§ **EXERCISE INSTRUCTIONS**
Repeat the material in full. Keep every line exactly as it is.

§ **SOURCE MATERIAL**
-- START --

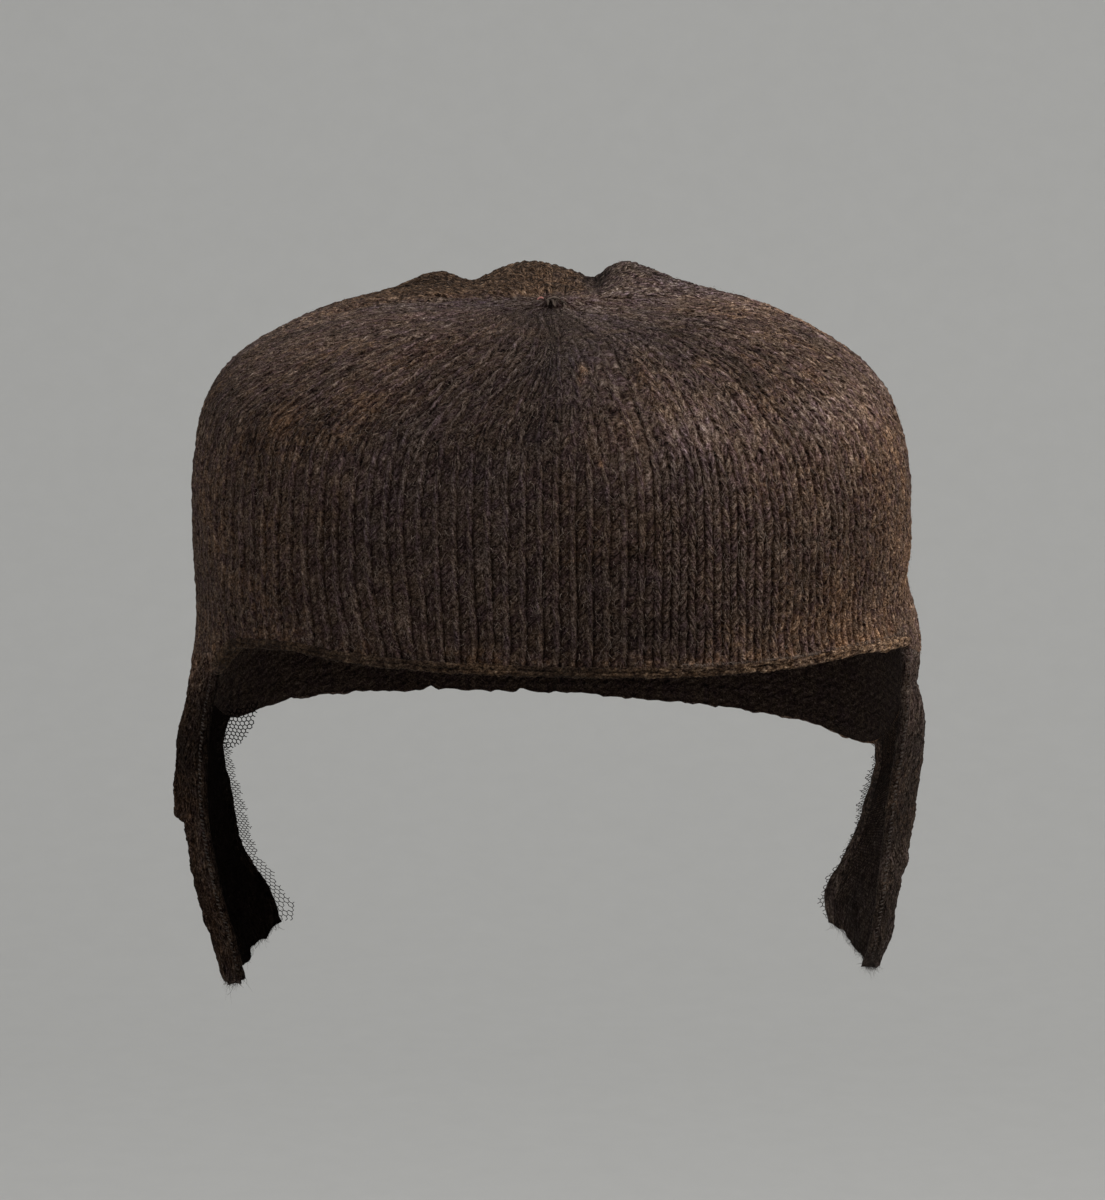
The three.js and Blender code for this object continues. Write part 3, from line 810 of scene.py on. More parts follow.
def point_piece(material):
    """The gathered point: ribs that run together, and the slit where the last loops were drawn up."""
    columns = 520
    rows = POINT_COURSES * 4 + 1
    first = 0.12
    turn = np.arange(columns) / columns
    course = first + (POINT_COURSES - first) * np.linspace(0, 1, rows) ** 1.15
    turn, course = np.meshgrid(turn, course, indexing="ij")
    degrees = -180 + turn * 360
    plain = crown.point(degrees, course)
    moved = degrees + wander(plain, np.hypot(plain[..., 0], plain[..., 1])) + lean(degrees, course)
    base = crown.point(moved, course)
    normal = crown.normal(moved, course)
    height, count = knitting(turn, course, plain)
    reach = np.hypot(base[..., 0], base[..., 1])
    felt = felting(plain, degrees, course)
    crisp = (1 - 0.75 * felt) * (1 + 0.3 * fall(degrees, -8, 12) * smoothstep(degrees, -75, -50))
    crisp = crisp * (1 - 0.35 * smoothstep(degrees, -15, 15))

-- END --

§ **EXERCISE SOLUTION**
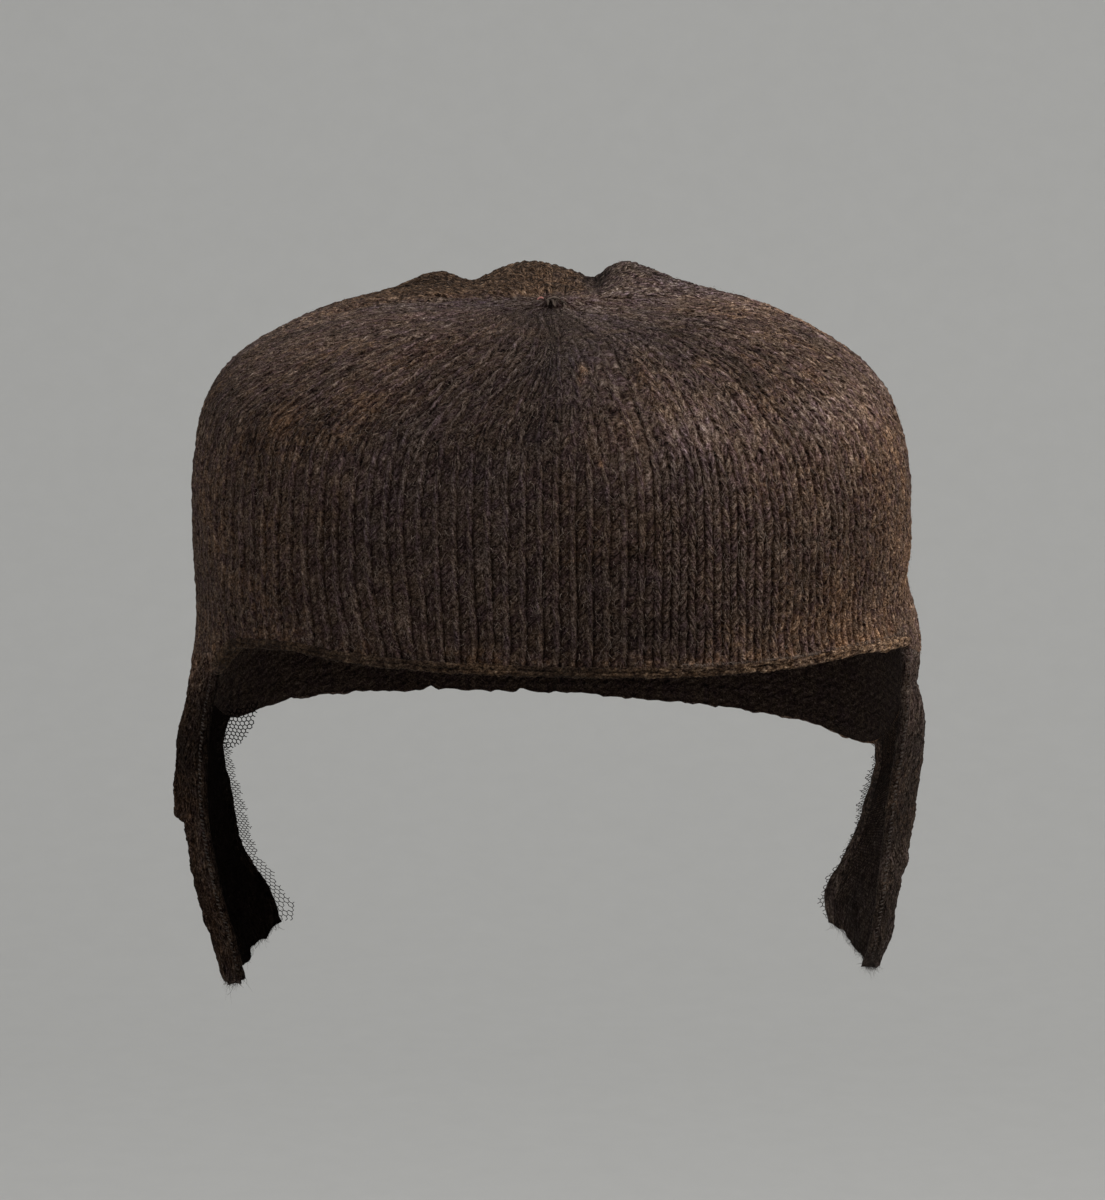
The three.js and Blender code for this object continues. Write part 3, from line 810 of scene.py on. More parts follow.
def point_piece(material):
    """The gathered point: ribs that run together, and the slit where the last loops were drawn up."""
    columns = 520
    rows = POINT_COURSES * 4 + 1
    first = 0.12
    turn = np.arange(columns) / columns
    course = first + (POINT_COURSES - first) * np.linspace(0, 1, rows) ** 1.15
    turn, course = np.meshgrid(turn, course, indexing="ij")
    degrees = -180 + turn * 360
    plain = crown.point(degrees, course)
    moved = degrees + wander(plain, np.hypot(plain[..., 0], plain[..., 1])) + lean(degrees, course)
    base = crown.point(moved, course)
    normal = crown.normal(moved, course)
    height, count = knitting(turn, course, plain)
    reach = np.hypot(base[..., 0], base[..., 1])
    felt = felting(plain, degrees, course)
    crisp = (1 - 0.75 * felt) * (1 + 0.3 * fall(degrees, -8, 12) * smoothstep(degrees, -75, -50))
    crisp = crisp * (1 - 0.35 * smoothstep(degrees, -15, 15))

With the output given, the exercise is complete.